Just to the north of the Serengeti’s southern short grass plains, the central Seronera river valley begins. From November through to mid-December, the herds move through the region as they head to the Serengeti’s short grasses. It’s an amazing time of year to travel for value alone, as lodges drop their rates by 30 per cent (or over!), game viewing remains excellent, and the weather is still good! The only caveat for travelling during this period is that it is an unpredictable time of year to see the herds – so splitting your time between two areas is essential. Rain can also be an issue the later you travel in this period.
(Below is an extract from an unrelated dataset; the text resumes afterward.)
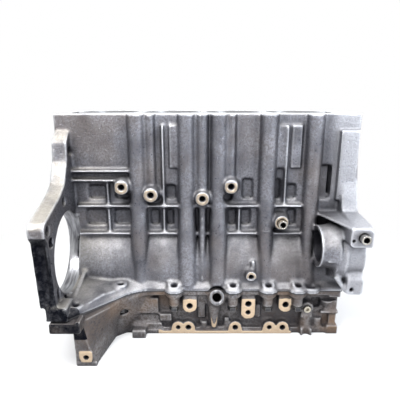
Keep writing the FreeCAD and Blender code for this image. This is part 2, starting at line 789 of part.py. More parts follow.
def machining():
    # Crank rooms, bores with the water jacket, and bolt holes.
    found, bores, rooms = [], [], []
    jacket_low = s.deck_height - s.jacket_depth
    outer, inner = [], []
    for number, x in enumerate(cylinders, start=1):
        bores.append(rod("liner_seat_%d" % number, (x, 0, liner_foot), "+Z", liner_radius, s.liner_length + 1))
        bores.append(
            rod("skirt_room_%d" % number, (x, 0, s.crank_room_radius * 0.8), "+Z", s.bore / 2 + s.skirt_clearance,
                liner_foot)
        )
        rooms.append(rod("crank_room_%d" % number, (x - bay / 2, 0, 0), "+X", s.crank_room_radius, bay))
        seat = liner_radius + s.jacket_seat
        outer.append(rod("jacket_outer_%d" % number, (x, 0, jacket_low), "+Z", seat + s.jacket_gap, s.jacket_depth + 1))
        inner.append(rod("jacket_inner_%d" % number, (x, 0, jacket_low), "+Z", seat, s.jacket_depth + 1))
    bores.append(cut("water_jacket", fuse("jacket_outside", outer), fuse("jacket_inside", inner)))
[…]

According to one argument, this central Serengeti region showcases the park at its very best (due to the sheer concentration of game), but also at its utter worst (due to how many hotels are in the area). However November to mid-December sees fewer tourists in the park than usual – it’s a clever time of year to visit, especially if you stay in the peripheral areas of Moru (south) or the Semetu region of the park, just south of Lerali Medungi. Some clients also stay in the properties to the north of Seronera – around the Togoro Plains.

A final summary

To truly understand the science behind their movement you would have to understand the make up of the entire eco-system, from varying levels of rainfall across the region, the different gradients and quality of soils and the different grasses that provide the nutrients and minerals a wildebeest needs (and will search out!). I will do my best to summarise this 'science' throughout these blogs... and use it to put you in the very best location for the herds. 

However the Serengeti is to me the ‘mother’ of all safari parks - an extraordinary place that constantly surprises me. The Great Migration only adds to the glory of this exceptional park; it is without any doubt one of the greatest wildlife experiences on earth. Every day in the Serengeti, is different to the next!